Former Maldives President Mohamed Nasheed pictured in 2012.

Story highlights

  • Rights groups say President Mohamed Nasheed's conviction was political
  • Nasheed has been in jail since March, serving a 13-year sentence
  • He tried to impose a new bench of judges without parliamentary approval, says Adheeb

This week prominent human rights lawyer Amal Clooney arrived in the Maldives in an attempt to secure the release of former President Mohamed Nasheed, who was jailed in March on a terrorism charge related to the arrest of a chief judge while he was in office in 2012. The United Nations and human rights groups say the case is politically motivated and comes against a backdrop of human rights abuses in the tiny nation. Current Vice-President Ahmed Adheeb attempts to answer these claims in the context of the numerous challenges facing the Indian Ocean island paradise. The views expressed are his own.

Male, Maldives (CNN)As the Maldives celebrates 50 years since its independence from Britain, it's worth remembering that our small island nation was for centuries the plaything of colonial powers -- fought over by the Portuguese, Dutch and finally the British, from whom we gained full control in 1965.

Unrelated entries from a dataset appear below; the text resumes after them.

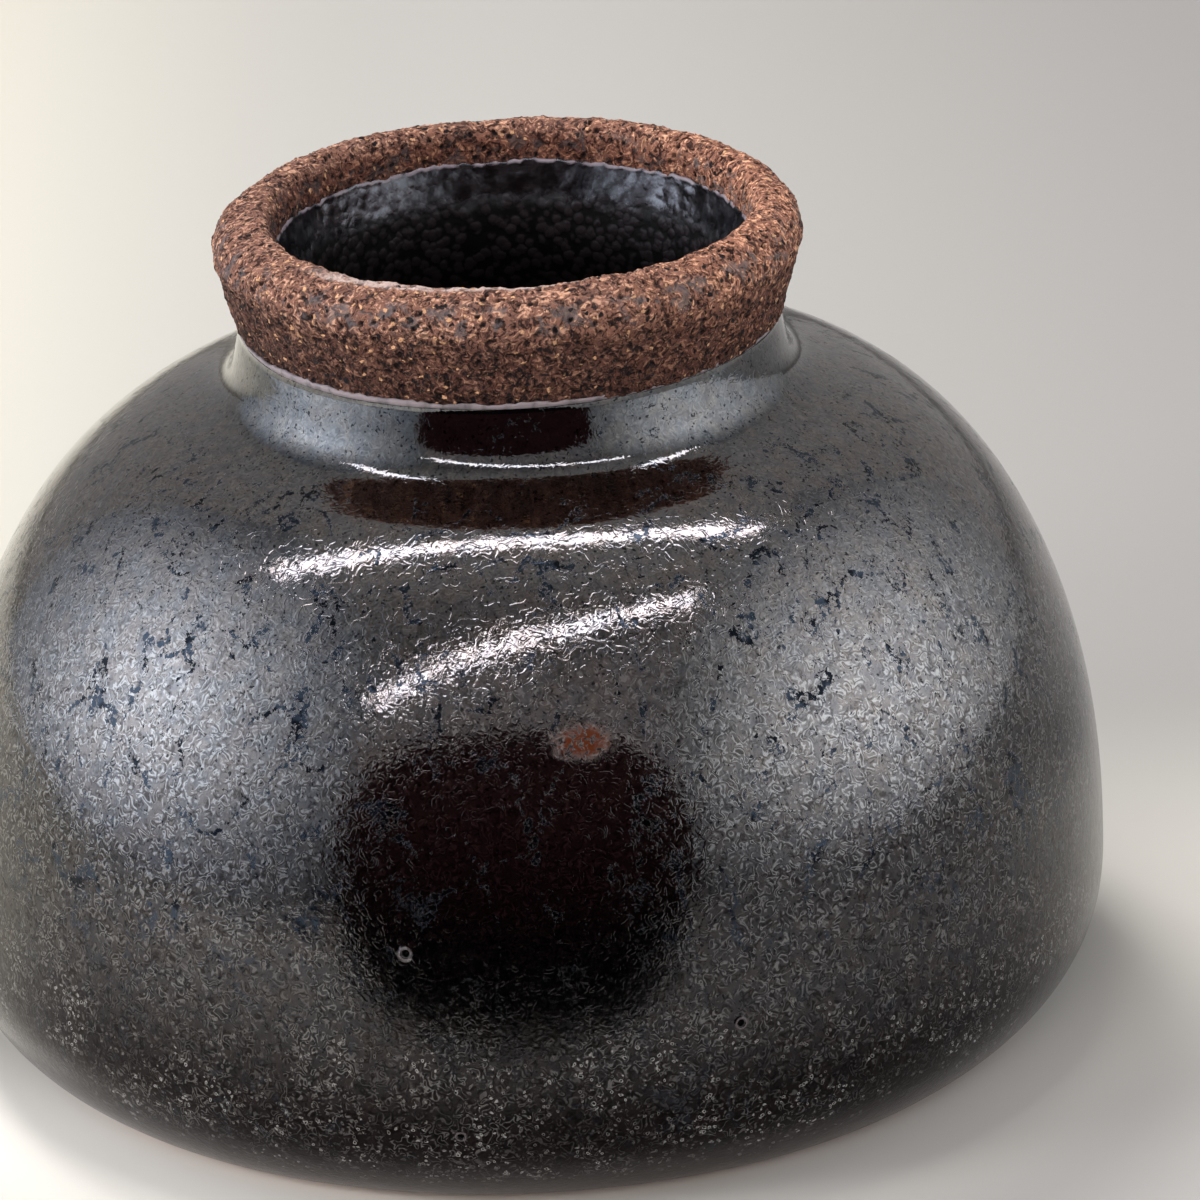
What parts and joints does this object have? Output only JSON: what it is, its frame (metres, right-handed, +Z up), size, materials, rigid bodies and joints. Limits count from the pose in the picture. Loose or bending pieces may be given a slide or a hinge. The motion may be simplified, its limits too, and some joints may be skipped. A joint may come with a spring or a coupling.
{
  "type": "stoneware jar",
  "caption": "Squat rounded hand-built stoneware jar, glossy iron-black glaze inside and out, with a short neck and a thick bare clay collar round an open mouth.",
  "frame": {"origin": "on the surface the jar stands on, under the middle of its body", "axes": "+Z up through the middle of the mouth; the jar leans slightly towards +X, and +Y is its far side as seen in the front view"},
  "size_m": [0.16, 0.16, 0.115],
  "materials": {
    "body_clay": "matte",
    "rim_clay": "matte",
    "iron_glaze": "gloss",
    "inner_glaze": "gloss"
  },
  "bodies": {
    "root": {"base_disc": "body_clay", "belly_wall": "body_clay", "shoulder_wall": "body_clay", "neck_ring": "body_clay", "rim_collar": "rim_clay", "outer_glaze": "iron_glaze", "inner_glaze": "inner_glaze"}
  },
  "joints": []
}
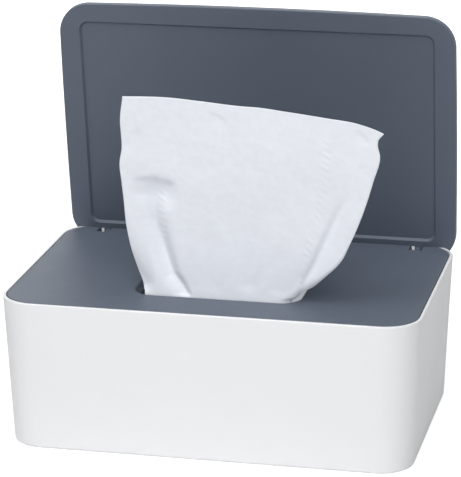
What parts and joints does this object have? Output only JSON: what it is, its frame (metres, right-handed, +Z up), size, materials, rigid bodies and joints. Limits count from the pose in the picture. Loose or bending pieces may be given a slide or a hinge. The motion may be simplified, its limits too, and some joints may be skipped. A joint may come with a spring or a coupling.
{
  "type": "countertop wipes dispenser",
  "caption": "Rectangular tub with a lift-off flush cover, a rounded dispensing opening, a full-size flip lid on a rear hinge and a wipe pulled up through the opening.",
  "frame": {"origin": "centre of the box on the table it stands on; the flat underside lies just above it", "axes": "+X to the right as seen from the front, +Y from the front to the hinge side, +Z up"},
  "size_m": [0.188, 0.1281, 0.1812],
  "materials": {
    "white_plastic": "satin white moulded polypropylene",
    "grey_plastic": "matte cool grey moulded plastic",
    "pin_steel": "plain drawn wire",
    "gasket_silicone": "soft translucent grey silicone",
    "foot_silicone": "matte pale grey silicone",
    "wipe_cloth": "white non-woven cloth with a fine embossed grain"
  },
  "bodies": {
    "tub": {"box_body": "white_plastic", "foot_front_left": "foot_silicone", "foot_front_right": "foot_silicone", "foot_rear_left": "foot_silicone", "foot_rear_right": "foot_silicone", "wipe_stack": "wipe_cloth"},
    "cover": {"top_cover": "grey_plastic", "cover_gasket": "gasket_silicone", "hinge_pin_left": "pin_steel", "hinge_pin_right": "pin_steel", "pulled_wipe": "wipe_cloth"},
    "lid": {"flip_lid": "grey_plastic"}
  },
  "joints": [
    {"name": "cover_lift", "type": "slide", "parent": "tub", "child": "cover", "axis": [0, 0, 1], "range_m": [0, 0.03]},
    {"name": "lid_hinge", "type": "hinge", "parent": "cover", "child": "lid", "pos_m": [0, 0.0565, 0.0631], "axis": [1, 0, 0], "range_deg": [0, 82.3], "deforming": ["pulled_wipe"]}
  ]
}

Soon after the country became a global magnet for tourism as international air travel connected our remote archipelago with the world. It did not take long for our country to become synonymous with paradise on Earth. 
    Maldivians are proud of the stunning atolls and islands that we call home.
    We are equally thankful for the visitors that provide the backbone to our small but burgeoning economy.
    Maldivians share the same desire to prosper as other peoples. But what has been lost amongst the images of idyllic beaches and azure waters is that this is a developing nation like any other -- with its own economic challenges, social fissures and political sparring.
    Ahmed Adheeb, Vice-President of the Maldives


    Our transformation into multi-party democracy has not been without its challenges.
    Only this week, former President Mohamed Nasheed, who was defeated in the most recent 2013 election, attended a hearing in the Maldives High Court on the progress of an appeal -- brought by the Prosecutor General himself -- against charges that Nasheed unlawfully arrested a senior judge during his tenure.
    Nasheed is now serving a jail term for what many, even within his own political coalition, saw as a dangerous assault on the independence of the judiciary.
    Even before this incident, President Nasheed had padlocked the Supreme Court and attempted to impose a new bench of judges without parliamentary approval -- something against the fundamental democratic principles of any nation.
    The Island President
    The Island President


      The Island President


    The Island President 07:37
    President Nasheed certainly gained notoriety for his underwater cabinet meeting to highlight climate change, as well as attracting several high profile friends in the United States.
    His current lawyer, Amal Clooney, is an example of his celebrity status amongst many.
    Yet this current case must look beyond carefully crafted public relations. It will be a test of the strength of Maldives institutions -- of the judiciary and of parliament especially.
    That the Maldivian High Court, known for its fierce independence, is proceeding with the appeal process against the government's decision is a positive step.
    The government, for one, will look forward to participating in a legal process that we are determined will be free of interference on all sides -- foreign or domestic.

    Islamic State threat

    Yet the challenges facing the Maldives go far beyond the dispute over the conduct of a former President. And these matter to the world, not just to our small nation.
    This week, another Maldivian family was returned to us from Turkey as they attempted to cross the border into Syria to join Islamic State.
    It is estimated that 100 Maldivians are currently fighting for the extremist group, while five have already been killed fighting in Syria and Iraq.
    Maldives president 'forced to resign'
    Maldives president 'forced to resign'


      Maldives president 'forced to resign'


    Maldives president 'forced to resign' 01:27
    As many western nations have themselves discovered, the answer to homegrown extremism is complex.
    In the Maldives we know that the lure of a life as a foreign fighter finds a fertile recruiting ground amongst the unemployed and dispossessed.
    Those that feel they have no part to play in a system that has pushed them to the periphery.
    We are proud of the economic advances that have been made so far -- the Maldives is the highest ranking in South Asia in the Global Development Index, as well as ranked by the UN as an MDG+ country -- but much hard work remains.
    The global response to extremism must be unified and coordinated, and we are ready to play our part in that conversation.

    Opening up

    History presents a litany of young states that have taken decades to build the democratic institutions to accommodate the often diverse and opposing views that emerged from the vacuum left by the withdrawal of the colonial powers.
    From Asia, to Africa, to South America, a period of one-party rule was not uncommon in the aftermath of independence. In the Maldives it was no different.
    Yet in this jubilee year, we can look back on the emergence of a true multiparty democracy over the last decade, with several successful and peaceful elections and a vibrant opposition party that has also recently served in government. Our political landscape continues to flourish, with party coalitions forming and shifting, and power-changing hands without blood being spilled on the streets.
    In recent years our media has grown bolder in its criticism of government policy. On social media, young activists have found a channel to hold politicians to account. While all of this often leads to uncomfortable reading for ministers and lawmakers, we all understand that a free press is a vital pillar to genuine democratic reform.
    For decades, our nation was rarely seen outside holiday brochures and picture postcards. Now in our 50th year Maldivians are becoming accustomed to their country appearing on international news channels.
    How we respond to the growing pains of a young democracy, as well as a dangerous and untested new security threat in the form of Islamic militancy, is of crucial importance. This struggle in paradise is new territory in a region of ever-shifting dynamics and dangers. How we meet those challenges will set the course for the next 50 years.